I should, however, attach a small health warning to this, for it remains to be seen exactly how diluted the V12 Vantage RS becomes while being prepared for production. At the moment it weighs just 1500kg but undoubtedly some weight will have to be added, not least because right now the car has neither airbags nor air conditioning. There will be a temptation simply to take the Vantage and equip it with a standard V12 engine like the 470bhp unit just announced for the latest version of the DB9. That would be cheap to develop, quite quick and an entirely missed opportunity.

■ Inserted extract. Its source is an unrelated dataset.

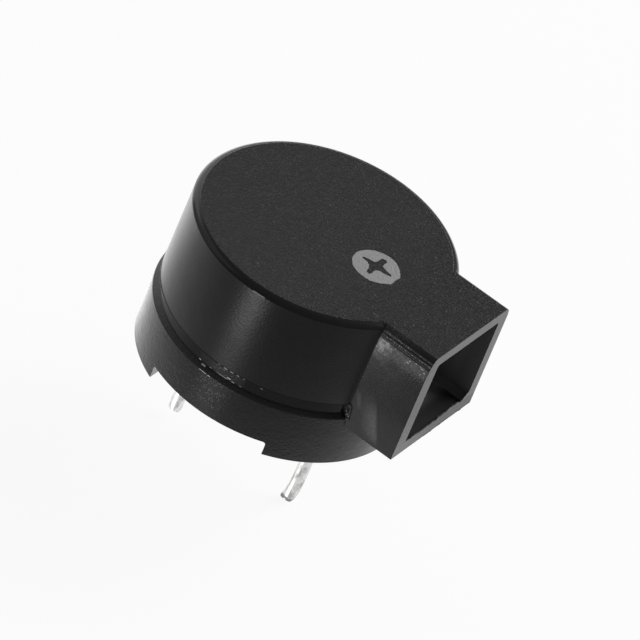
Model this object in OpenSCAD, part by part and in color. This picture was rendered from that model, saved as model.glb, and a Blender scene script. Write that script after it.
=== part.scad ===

With volumes as low as Richards envisages, the potential to create a stand-alone, truly specialist Aston Martin is clear, one that focuses as much on the removal of weight as the provision of power. No, it won’t come to market with a full race engine, but something with 530-550bhp should be easily possible in a car weighing less than 1600kg. With a properly honed chassis and a few of the most basic creature comforts, there is no reason at all to suspect that the result would be anything less than the greatest-driving Aston Martin road car the company has ever produced. And from the company that has already given us the Ulster, the DB2, DB4GT and the original V8 Vantage, that is truly saying something.